Roma Ha violentato le tre figlie minorenni mentre era nel programma di protezione ed è stato condannato a 15 anni, ha poi confessato un omicidio, ma è un pentito e i suoi delitti non cancellano i diritti del suo status tutto speciale. Per il Tar del Lazio, lo Stato deve ugualmente concedergli una lauta buonuscita per favorire il suo «reinserimento sociale», qualcosa come 50-60 mila euro.
La sorprendente sentenza del 18 luglio scorso accoglie, in parte, il ricorso del collaboratore di giustizia contro il ministero dell’Interno. É solo l’ultimo atto di un braccio di ferro tra giudici amministrativi e Viminale: a giugno, sempre il Tar laziale ha annullato il provvedimento con il quale la Commissione centrale per i testimoni e collaboratori di giustizia negava un anno fa a Gaspare Spatuzza il programma di protezione. Motivazione? L’ex capomafia di Brancaccio ha fatto sì rivelazioni «a rate», ma il limite di 180 giorni previsto dalla legge vale solo per quelle su fatti conosciuti direttamente e non su quelli riferiti da altri. Ma torniamo all’ultima storia, quella del pentito pugliese Giuseppe Saccente, entrato sotto l’ala protettiva del Viminale nell’aprile 1999, dopo aver iniziato a collaborare con la Dda di Bari. Come succede sempre in questi casi, cambia identità e regione e, con tutta la famiglia, inizia una nuova vita, stipendiato dallo Stato. Nel 2003, però, la moglie lo denuncia per violenze carnali nei confronti delle figlie.
I pm indagano, si arriva al processo e 5 anni dopo, a giugno 2008, il tribunale di La Spezia lo condanna a 15 anni. Gli abusi sarebbero stati compiuti tra il 1993 e il settembre 2003, anche mentre era sottoposto al programma di protezione. Il fatto è eclatante, i reati gravissimi. E, visto che essere pentiti non vuol dire godere dell’impunità ma anzi impone una condotta esemplare, a settembre si mette in moto la macchina per togliere a Saccente lo status di pentito. L’uscita dal programma speciale di protezione appare scontata, ma la questione è: deve ugualmente avere la liquidazione prevista dalla legge per aiutarlo a reinserirsi nella società? La «capitalizzazione » prevede tra i 2 e i 5 anni di assegno di mantenimento (800 euro) più un forfait di 10 mila euro per la casa. Vuol dire tra i 30 e i 60 mila euro, a seconda di quanto è preciso il progetto per il futuro lavoro.

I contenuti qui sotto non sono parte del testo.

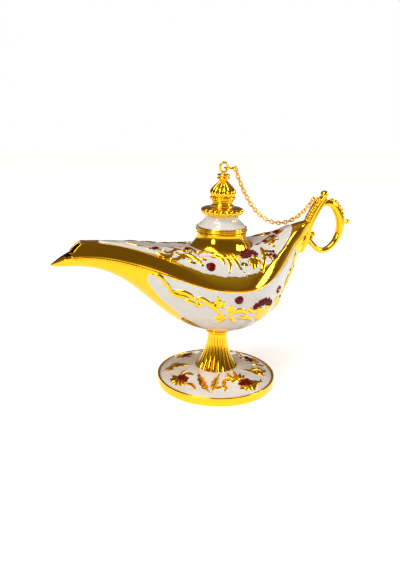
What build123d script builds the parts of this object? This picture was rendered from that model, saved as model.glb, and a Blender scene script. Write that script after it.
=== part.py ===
from build123d import *
import math
import os

os.makedirs("parts", exist_ok=True)

# Genie oil lamp, all sizes in millimetres, +Z up.
# The origin is the centre of the foot's resting face. The spout points to -X and the handle to +X.

# Foot: a cast dish with a plain rim and an enamelled dome, open underneath.
foot_radius = 28.0
foot_rim_height = 3.7
foot_rim_width = 1.1
foot_ring_width = 3.2
foot_dome_rise = 3.9
foot_wall = 1.7
foot_boss_radius = 5.2
foot_enamel_thickness = 0.5

# Blossoms: the largest dome of red enamel, whose share the smaller ones take.
blossom_radius = 2.6
blossom_proud = 0.85

# Stem: a fluted column with a collar under the hull, held by one long screw.
stem_height = 17.1
stem_base_radius = 9.6
stem_top_radius = 4.4
stem_flutes = 20
stem_flute_depth = 0.55
collar_height = 2.2
collar_radius = 5.7
screw_radius = 1.45
screw_clearance = 0.06
screw_head_radius = 2.9
screw_head_height = 1.6
screw_washer_radius = 3.9
screw_washer_thickness = 0.6
screw_engagement = 6.0
socket_radius = 1.25
hull_boss_radius = 3.8
hull_boss_height = 7.2

# Body: a boat-shaped hull and deck, soldered at a seam just below the wide plain band.
spout_reach = 74.6
stern_reach = 40.0
half_beam = 26.5
hull_height = 50.9
body_wall = 1.3
enamel_thickness = 0.45
seam_drop = 0.5
panel_margin = 0.9
panel_front_reach = 37.0
panel_stern_reach = 36.6
panel_keel_margin = 6.2
panel_belly_margin = 1.1
deck_panel_front_reach = 54.5
deck_panel_stern_reach = 34.6
keel_strip_width = 2.4

# Mouth of the spout: the hood ends at a slanted arch, and the trough runs on to a pointed lip.
hood_reach = 60.1
mouth_corner_reach = 66.2
mouth_corner_z = 65.6
lip_tip_z = 61.2

# Neck: a turned collar on the deck, with the bore that takes the lid.
neck_rise = 46.5
neck_radius = 11.0
neck_wall = 2.0
neck_flare_radius = 16.2
neck_flare_height = 9.2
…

La Commissione centrale chiede due pareri: la Dda di Bari è per la liquidazione; la Direzione nazionale antimafia invece no, perché Saccente ha violato uno dei precisi obblighi previsti per i pentiti. Via dal programma senza buonuscita, decide il 24 giugno 2009 la Commissione Centrale. Ma Saccente ricorre al Tar e chiede l’annullamento della delibera, basata su erronee ed illegittime determinazioni ». Due anni dopo i giudici amministrativi discutono il caso e nel frattempo sono stati informati dal ministero dell’Interno, attraverso tutti i documenti del caso, che l’expentito ha aggravato e non di poco la sua posizione. A dicembre 2010, infatti, è stato condannato in via definitiva dal tribunale di La Spezia per le violenze sessuali e ha deciso di scappare, cercando di procurarsi un passaporto falso.
Il 7 gennaio è stato arrestato dalla polizia e ha confessato un omicidio volontario. Nel mezzo di una discussione ad Alghero, tra pomodori e una scatola di tonno, ha afferrato un coltello da cucina e ha ucciso con più colpi l’amico portoghese che doveva appunto procurargli i documenti per l’espatrio. Di che altro c’è bisogno, si dirà, per sbattere fuori dal programma senza una lira di gratificazione, un tipo del genere? E invece le cose non vanno così. Per il Tar del Lazio la revoca dal programma è incontestabile, mancano però le necessarie «valutazioni discrezionali » che giustifichino il no alla liquidazione. E il ricorso viene accolto parzialmente. Saccente, violentatore e omicida, avrà dunque il suo premio finale da pentito?